Set exercise » Give back the exact lines spanning from the line with "through the tenon's end" to the line with "imported = [obj", with both of those lines included and no others.

Input records »
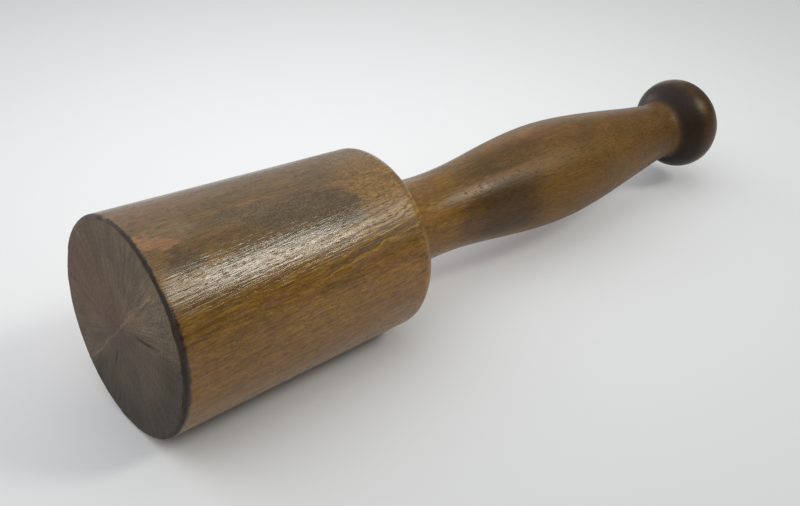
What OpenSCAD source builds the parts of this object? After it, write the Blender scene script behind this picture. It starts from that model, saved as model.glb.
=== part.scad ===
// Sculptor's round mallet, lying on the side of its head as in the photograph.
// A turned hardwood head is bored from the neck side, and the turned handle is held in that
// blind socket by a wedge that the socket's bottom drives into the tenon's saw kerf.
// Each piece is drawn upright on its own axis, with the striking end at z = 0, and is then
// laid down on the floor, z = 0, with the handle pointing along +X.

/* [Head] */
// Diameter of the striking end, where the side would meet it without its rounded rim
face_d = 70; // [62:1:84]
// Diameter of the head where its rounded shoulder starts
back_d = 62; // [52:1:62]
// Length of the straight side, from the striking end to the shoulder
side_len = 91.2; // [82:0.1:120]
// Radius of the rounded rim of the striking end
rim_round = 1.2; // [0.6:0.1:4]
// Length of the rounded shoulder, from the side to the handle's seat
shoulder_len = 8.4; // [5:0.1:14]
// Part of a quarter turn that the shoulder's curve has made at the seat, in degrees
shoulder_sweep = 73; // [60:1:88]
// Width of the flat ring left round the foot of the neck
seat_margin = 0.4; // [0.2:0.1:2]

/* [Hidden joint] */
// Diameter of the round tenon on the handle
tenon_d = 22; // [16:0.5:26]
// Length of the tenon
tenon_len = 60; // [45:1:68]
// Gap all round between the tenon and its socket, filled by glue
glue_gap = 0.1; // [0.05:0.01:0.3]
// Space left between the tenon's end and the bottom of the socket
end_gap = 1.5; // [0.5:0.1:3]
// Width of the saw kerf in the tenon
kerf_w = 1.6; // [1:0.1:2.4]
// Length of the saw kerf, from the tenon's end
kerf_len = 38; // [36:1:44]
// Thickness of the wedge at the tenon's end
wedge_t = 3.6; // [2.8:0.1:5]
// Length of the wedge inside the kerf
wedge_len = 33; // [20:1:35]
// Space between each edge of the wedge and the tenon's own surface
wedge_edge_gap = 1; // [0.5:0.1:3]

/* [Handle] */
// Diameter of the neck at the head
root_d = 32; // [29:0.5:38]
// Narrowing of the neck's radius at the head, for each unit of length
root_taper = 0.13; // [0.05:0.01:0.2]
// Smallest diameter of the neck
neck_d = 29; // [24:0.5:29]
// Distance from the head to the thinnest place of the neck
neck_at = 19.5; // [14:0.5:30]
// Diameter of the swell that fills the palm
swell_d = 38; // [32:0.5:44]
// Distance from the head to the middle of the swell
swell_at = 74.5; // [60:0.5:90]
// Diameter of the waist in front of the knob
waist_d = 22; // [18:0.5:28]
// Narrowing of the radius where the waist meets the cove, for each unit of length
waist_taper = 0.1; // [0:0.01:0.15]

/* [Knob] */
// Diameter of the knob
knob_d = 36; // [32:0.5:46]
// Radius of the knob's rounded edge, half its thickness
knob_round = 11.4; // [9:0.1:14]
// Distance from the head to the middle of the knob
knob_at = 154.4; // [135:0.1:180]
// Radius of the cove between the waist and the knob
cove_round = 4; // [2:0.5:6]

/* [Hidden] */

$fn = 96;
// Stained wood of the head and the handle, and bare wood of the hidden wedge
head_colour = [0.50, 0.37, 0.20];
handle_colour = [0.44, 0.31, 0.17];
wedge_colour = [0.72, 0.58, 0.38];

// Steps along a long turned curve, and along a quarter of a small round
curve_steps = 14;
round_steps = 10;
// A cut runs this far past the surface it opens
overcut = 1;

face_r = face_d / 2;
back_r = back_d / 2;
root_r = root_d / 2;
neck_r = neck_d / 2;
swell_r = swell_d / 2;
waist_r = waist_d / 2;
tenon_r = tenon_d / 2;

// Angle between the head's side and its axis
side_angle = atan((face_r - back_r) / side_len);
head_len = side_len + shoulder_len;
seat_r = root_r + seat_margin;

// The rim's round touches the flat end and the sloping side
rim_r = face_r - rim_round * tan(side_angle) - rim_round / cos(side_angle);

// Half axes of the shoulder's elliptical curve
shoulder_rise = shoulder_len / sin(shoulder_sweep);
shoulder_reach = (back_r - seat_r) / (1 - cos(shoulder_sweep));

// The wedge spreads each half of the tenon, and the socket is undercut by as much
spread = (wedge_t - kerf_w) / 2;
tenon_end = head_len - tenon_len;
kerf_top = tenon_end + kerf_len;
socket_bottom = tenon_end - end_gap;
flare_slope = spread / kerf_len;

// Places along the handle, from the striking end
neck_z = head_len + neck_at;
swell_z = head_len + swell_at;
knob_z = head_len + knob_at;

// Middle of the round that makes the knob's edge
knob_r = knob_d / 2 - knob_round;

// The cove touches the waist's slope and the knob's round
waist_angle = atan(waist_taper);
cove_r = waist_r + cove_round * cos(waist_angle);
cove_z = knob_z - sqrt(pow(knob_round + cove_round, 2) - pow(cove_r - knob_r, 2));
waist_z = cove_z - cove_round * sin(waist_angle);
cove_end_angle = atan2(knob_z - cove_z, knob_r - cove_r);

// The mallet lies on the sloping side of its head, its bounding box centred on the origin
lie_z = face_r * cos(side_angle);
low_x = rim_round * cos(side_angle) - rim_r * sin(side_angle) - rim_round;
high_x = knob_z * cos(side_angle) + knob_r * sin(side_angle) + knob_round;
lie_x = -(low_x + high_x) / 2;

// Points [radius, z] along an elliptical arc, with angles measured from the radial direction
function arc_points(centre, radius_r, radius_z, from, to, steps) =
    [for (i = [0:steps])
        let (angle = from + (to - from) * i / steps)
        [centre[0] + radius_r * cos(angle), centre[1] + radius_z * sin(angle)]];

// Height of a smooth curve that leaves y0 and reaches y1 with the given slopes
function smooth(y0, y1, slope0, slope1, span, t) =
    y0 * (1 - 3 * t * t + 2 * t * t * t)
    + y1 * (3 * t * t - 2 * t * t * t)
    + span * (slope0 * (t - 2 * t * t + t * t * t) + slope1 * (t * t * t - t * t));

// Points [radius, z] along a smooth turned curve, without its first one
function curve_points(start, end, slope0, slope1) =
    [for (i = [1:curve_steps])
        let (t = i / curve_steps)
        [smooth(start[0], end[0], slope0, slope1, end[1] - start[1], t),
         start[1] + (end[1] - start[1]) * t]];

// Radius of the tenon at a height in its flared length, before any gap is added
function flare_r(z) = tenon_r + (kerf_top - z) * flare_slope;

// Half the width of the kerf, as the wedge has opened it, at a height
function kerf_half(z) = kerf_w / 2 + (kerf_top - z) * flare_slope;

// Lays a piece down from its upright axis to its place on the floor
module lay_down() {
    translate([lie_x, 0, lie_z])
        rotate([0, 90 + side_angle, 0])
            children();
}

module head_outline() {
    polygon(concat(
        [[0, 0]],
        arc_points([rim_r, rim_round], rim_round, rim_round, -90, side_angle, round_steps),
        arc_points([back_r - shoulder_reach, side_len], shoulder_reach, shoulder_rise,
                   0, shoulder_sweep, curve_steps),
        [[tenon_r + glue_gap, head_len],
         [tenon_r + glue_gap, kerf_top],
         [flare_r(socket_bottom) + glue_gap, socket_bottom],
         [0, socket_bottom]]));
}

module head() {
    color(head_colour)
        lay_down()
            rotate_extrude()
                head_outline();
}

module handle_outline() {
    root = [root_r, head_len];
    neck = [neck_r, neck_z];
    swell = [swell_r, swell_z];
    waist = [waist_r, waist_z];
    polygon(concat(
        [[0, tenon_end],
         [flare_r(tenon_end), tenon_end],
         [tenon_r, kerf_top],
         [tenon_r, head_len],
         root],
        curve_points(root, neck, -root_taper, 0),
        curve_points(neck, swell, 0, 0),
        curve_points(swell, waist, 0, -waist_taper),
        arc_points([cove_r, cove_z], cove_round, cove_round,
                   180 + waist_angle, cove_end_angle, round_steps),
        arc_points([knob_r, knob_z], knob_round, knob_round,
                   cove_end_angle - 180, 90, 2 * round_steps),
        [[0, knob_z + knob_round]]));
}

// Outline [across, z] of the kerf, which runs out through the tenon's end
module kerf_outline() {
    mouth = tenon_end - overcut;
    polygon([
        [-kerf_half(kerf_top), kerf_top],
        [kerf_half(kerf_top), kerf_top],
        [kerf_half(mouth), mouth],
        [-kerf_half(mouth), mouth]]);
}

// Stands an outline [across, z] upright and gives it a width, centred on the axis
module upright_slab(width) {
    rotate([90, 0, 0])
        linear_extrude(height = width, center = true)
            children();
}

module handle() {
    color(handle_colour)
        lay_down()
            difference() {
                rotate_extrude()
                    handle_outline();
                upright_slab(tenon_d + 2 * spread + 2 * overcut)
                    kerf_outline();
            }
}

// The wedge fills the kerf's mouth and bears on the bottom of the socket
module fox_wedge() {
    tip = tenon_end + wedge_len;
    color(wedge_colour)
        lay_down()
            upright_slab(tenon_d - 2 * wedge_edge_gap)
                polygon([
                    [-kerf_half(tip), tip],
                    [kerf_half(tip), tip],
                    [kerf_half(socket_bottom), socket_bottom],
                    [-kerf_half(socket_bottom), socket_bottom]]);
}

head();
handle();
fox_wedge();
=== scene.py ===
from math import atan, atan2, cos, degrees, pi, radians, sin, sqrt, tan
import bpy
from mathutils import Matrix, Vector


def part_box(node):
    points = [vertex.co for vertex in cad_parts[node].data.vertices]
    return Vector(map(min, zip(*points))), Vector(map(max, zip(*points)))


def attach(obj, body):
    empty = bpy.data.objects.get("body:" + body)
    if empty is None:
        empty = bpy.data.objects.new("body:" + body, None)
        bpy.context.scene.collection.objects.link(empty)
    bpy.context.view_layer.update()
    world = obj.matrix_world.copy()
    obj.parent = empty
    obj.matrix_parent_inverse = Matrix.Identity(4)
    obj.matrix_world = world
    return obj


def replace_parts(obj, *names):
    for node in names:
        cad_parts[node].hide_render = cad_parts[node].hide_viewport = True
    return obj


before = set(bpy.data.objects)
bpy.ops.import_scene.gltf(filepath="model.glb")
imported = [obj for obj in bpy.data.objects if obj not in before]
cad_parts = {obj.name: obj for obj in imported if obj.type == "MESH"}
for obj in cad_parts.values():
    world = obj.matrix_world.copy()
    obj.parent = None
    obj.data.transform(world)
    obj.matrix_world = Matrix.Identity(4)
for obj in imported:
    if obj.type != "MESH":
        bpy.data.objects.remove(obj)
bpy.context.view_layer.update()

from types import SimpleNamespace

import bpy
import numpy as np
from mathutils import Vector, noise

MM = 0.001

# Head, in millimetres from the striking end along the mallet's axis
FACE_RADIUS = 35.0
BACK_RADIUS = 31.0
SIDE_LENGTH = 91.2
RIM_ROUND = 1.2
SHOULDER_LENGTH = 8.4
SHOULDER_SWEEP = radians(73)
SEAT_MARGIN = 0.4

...

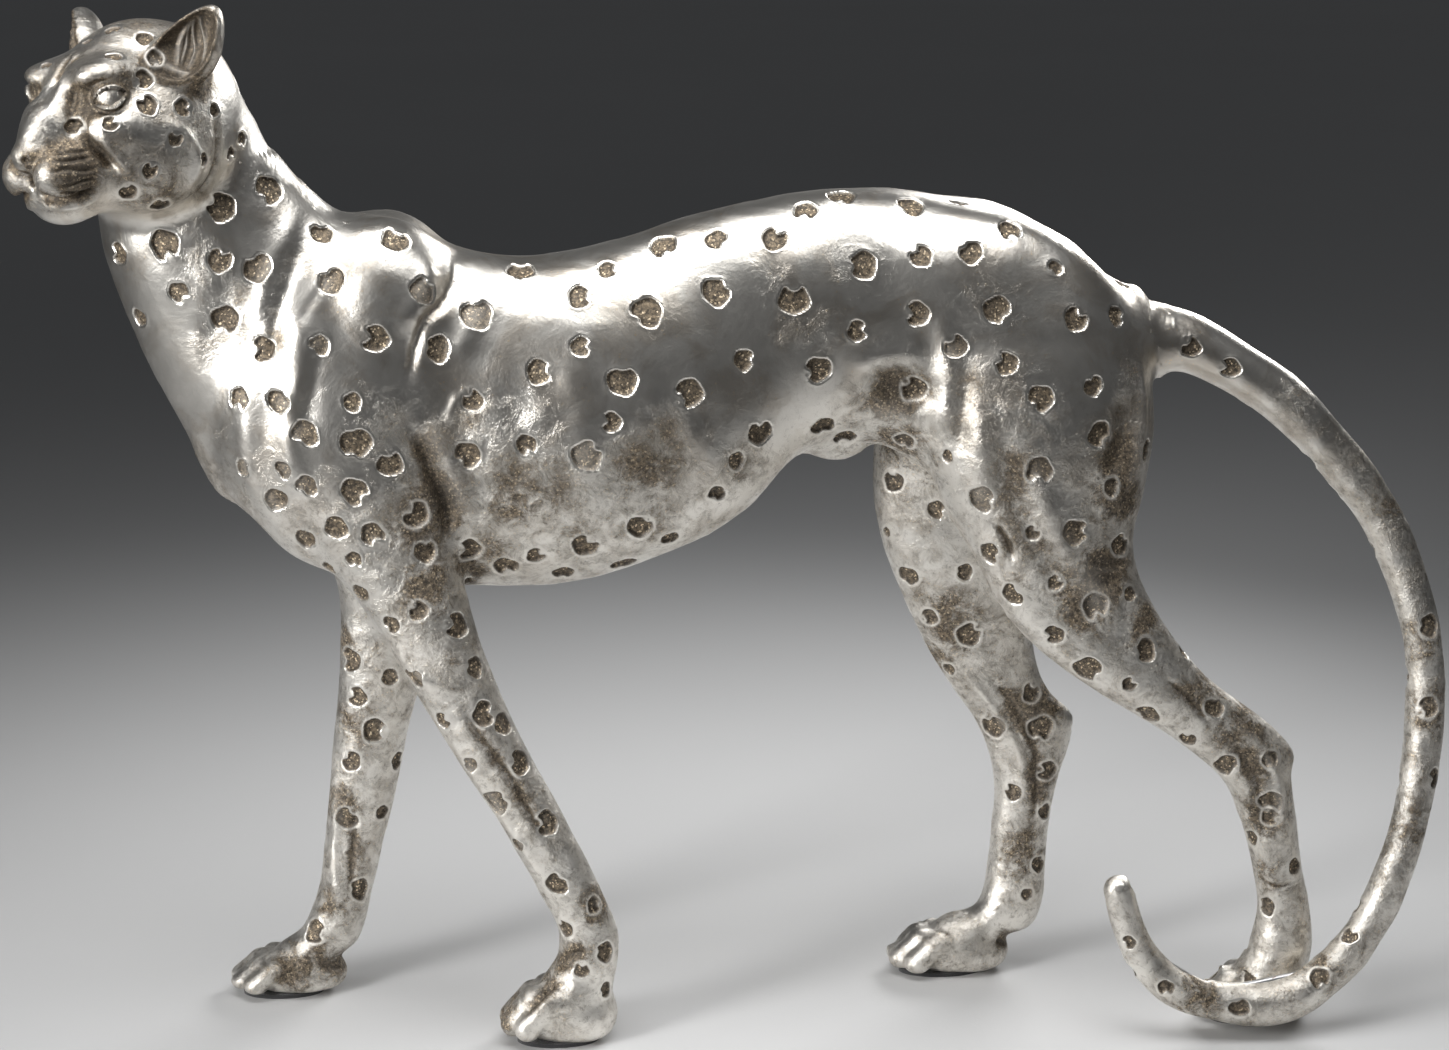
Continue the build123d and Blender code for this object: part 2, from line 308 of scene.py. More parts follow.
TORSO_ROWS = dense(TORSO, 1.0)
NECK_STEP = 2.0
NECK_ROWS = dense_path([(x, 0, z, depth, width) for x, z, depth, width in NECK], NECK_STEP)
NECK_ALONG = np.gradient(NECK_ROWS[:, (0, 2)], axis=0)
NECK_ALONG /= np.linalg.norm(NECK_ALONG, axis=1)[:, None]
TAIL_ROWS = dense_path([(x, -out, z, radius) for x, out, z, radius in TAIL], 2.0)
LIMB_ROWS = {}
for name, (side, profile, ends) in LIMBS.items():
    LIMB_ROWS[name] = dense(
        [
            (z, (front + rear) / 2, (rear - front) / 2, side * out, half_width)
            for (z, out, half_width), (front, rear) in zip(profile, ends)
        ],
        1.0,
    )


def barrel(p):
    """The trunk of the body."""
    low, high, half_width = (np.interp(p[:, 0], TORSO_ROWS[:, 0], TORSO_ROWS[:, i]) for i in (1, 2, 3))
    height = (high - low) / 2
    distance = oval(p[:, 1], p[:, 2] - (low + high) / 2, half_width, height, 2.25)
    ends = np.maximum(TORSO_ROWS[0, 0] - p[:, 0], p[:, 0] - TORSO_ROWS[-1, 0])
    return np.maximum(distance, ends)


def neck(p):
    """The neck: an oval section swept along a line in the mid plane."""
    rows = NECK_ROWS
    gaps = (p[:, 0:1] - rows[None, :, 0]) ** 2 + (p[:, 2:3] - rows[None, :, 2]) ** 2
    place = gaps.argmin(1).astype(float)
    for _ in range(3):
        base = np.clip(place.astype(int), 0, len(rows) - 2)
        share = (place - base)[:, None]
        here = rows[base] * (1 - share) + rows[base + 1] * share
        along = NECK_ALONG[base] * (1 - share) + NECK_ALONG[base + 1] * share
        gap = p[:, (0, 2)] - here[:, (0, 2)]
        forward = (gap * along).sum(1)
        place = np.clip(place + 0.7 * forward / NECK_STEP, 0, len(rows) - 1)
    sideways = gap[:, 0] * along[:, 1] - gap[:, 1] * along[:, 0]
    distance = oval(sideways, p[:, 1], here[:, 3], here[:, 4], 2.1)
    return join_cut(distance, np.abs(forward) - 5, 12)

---

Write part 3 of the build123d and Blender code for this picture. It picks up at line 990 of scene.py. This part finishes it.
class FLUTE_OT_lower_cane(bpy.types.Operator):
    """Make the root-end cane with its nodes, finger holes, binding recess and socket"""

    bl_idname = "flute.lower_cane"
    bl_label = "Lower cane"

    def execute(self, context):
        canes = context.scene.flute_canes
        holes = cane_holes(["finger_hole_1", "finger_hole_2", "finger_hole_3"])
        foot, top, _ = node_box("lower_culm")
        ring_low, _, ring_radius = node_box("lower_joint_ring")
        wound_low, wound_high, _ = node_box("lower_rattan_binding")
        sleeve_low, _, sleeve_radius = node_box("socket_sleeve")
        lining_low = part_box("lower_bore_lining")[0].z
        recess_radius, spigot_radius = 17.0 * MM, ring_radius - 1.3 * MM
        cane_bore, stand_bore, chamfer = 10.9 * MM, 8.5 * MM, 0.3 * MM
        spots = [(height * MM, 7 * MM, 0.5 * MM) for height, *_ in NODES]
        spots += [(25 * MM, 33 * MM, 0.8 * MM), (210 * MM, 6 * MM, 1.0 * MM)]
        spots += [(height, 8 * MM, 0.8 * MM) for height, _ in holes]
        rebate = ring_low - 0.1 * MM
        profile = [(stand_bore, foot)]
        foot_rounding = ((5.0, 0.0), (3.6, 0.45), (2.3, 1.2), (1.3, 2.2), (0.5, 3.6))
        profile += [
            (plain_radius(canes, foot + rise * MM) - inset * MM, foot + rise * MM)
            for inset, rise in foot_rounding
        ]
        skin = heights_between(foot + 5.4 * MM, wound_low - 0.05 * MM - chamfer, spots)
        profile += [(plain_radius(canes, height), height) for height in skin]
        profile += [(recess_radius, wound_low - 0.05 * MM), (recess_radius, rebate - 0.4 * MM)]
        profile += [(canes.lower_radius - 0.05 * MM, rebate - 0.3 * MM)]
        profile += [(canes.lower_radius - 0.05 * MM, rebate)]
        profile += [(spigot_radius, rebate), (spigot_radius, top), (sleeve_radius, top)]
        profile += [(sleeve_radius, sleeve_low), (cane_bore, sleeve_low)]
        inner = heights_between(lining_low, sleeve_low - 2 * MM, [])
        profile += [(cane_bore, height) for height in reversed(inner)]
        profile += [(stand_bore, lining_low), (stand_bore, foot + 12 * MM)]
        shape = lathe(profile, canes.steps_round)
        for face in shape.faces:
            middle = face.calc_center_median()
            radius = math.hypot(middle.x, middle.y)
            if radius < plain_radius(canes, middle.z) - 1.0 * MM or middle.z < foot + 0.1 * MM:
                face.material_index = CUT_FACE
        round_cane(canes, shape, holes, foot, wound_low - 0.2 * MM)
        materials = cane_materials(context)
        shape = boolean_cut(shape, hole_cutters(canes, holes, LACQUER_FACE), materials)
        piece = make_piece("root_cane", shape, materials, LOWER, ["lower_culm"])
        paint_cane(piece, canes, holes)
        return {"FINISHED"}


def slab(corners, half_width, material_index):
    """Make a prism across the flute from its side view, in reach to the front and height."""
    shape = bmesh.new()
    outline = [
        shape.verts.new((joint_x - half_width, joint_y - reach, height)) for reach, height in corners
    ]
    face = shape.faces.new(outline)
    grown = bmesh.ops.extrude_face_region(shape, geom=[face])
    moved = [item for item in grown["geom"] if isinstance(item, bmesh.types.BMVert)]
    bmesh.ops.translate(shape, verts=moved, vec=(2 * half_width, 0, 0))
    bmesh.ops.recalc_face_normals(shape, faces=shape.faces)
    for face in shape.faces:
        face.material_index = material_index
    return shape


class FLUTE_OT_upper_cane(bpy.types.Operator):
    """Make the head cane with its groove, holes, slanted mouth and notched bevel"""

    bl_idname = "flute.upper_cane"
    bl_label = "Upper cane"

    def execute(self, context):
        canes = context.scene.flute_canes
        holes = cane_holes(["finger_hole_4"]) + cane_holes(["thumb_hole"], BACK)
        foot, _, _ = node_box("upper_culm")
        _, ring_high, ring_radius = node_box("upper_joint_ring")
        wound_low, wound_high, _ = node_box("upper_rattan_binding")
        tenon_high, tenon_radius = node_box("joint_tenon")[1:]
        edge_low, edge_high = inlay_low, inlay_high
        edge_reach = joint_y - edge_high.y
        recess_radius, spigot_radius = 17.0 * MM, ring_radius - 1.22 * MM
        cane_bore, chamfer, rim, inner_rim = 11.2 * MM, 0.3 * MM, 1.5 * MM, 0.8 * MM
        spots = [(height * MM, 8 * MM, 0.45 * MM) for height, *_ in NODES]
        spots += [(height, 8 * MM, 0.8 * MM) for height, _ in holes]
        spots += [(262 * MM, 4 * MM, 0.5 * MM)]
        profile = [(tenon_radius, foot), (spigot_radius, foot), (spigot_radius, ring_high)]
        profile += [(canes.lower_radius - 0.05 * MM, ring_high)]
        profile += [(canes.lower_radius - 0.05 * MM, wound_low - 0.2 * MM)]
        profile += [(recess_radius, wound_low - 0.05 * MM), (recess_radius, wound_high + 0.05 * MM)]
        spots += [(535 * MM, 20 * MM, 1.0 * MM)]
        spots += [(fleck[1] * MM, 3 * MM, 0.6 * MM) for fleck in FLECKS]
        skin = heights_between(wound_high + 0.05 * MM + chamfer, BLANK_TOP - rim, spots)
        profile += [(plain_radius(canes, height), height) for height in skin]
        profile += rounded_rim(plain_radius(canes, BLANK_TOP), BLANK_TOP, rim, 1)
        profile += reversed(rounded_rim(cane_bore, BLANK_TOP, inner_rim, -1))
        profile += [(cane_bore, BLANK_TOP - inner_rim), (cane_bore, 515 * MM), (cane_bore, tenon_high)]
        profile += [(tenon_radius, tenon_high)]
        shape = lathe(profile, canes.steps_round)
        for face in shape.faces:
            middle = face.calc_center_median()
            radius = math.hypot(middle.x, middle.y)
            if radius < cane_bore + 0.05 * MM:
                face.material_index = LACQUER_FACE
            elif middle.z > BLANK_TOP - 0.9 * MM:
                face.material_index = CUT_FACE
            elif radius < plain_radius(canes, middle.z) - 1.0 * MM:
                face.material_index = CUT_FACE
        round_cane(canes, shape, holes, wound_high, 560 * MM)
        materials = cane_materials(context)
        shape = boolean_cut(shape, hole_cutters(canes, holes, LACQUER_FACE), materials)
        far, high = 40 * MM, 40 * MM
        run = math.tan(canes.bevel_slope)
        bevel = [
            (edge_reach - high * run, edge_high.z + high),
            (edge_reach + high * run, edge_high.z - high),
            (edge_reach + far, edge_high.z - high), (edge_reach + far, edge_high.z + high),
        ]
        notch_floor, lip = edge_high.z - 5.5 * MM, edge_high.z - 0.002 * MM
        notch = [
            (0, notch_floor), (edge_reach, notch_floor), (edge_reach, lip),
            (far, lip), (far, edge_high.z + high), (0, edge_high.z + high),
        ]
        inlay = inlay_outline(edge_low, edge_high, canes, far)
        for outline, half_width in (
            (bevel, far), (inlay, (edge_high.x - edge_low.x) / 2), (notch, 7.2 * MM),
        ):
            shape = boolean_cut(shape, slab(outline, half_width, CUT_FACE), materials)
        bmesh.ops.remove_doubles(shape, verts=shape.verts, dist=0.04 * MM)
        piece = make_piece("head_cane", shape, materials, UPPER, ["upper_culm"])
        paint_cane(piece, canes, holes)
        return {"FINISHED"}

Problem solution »
// Outline [across, z] of the kerf, which runs out through the tenon's end
module kerf_outline() {
    mouth = tenon_end - overcut;
    polygon([
        [-kerf_half(kerf_top), kerf_top],
        [kerf_half(kerf_top), kerf_top],
        [kerf_half(mouth), mouth],
        [-kerf_half(mouth), mouth]]);
}

// Stands an outline [across, z] upright and gives it a width, centred on the axis
module upright_slab(width) {
    rotate([90, 0, 0])
        linear_extrude(height = width, center = true)
            children();
}

module handle() {
    color(handle_colour)
        lay_down()
            difference() {
                rotate_extrude()
                    handle_outline();
                upright_slab(tenon_d + 2 * spread + 2 * overcut)
                    kerf_outline();
            }
}

// The wedge fills the kerf's mouth and bears on the bottom of the socket
module fox_wedge() {
    tip = tenon_end + wedge_len;
    color(wedge_colour)
        lay_down()
            upright_slab(tenon_d - 2 * wedge_edge_gap)
                polygon([
                    [-kerf_half(tip), tip],
                    [kerf_half(tip), tip],
                    [kerf_half(socket_bottom), socket_bottom],
                    [-kerf_half(socket_bottom), socket_bottom]]);
}

head();
handle();
fox_wedge();
=== scene.py ===
from math import atan, atan2, cos, degrees, pi, radians, sin, sqrt, tan
import bpy
from mathutils import Matrix, Vector


def part_box(node):
    points = [vertex.co for vertex in cad_parts[node].data.vertices]
    return Vector(map(min, zip(*points))), Vector(map(max, zip(*points)))


def attach(obj, body):
    empty = bpy.data.objects.get("body:" + body)
    if empty is None:
        empty = bpy.data.objects.new("body:" + body, None)
        bpy.context.scene.collection.objects.link(empty)
    bpy.context.view_layer.update()
    world = obj.matrix_world.copy()
    obj.parent = empty
    obj.matrix_parent_inverse = Matrix.Identity(4)
    obj.matrix_world = world
    return obj


def replace_parts(obj, *names):
    for node in names:
        cad_parts[node].hide_render = cad_parts[node].hide_viewport = True
    return obj


before = set(bpy.data.objects)
bpy.ops.import_scene.gltf(filepath="model.glb")
imported = [obj for obj in bpy.data.objects if obj not in before]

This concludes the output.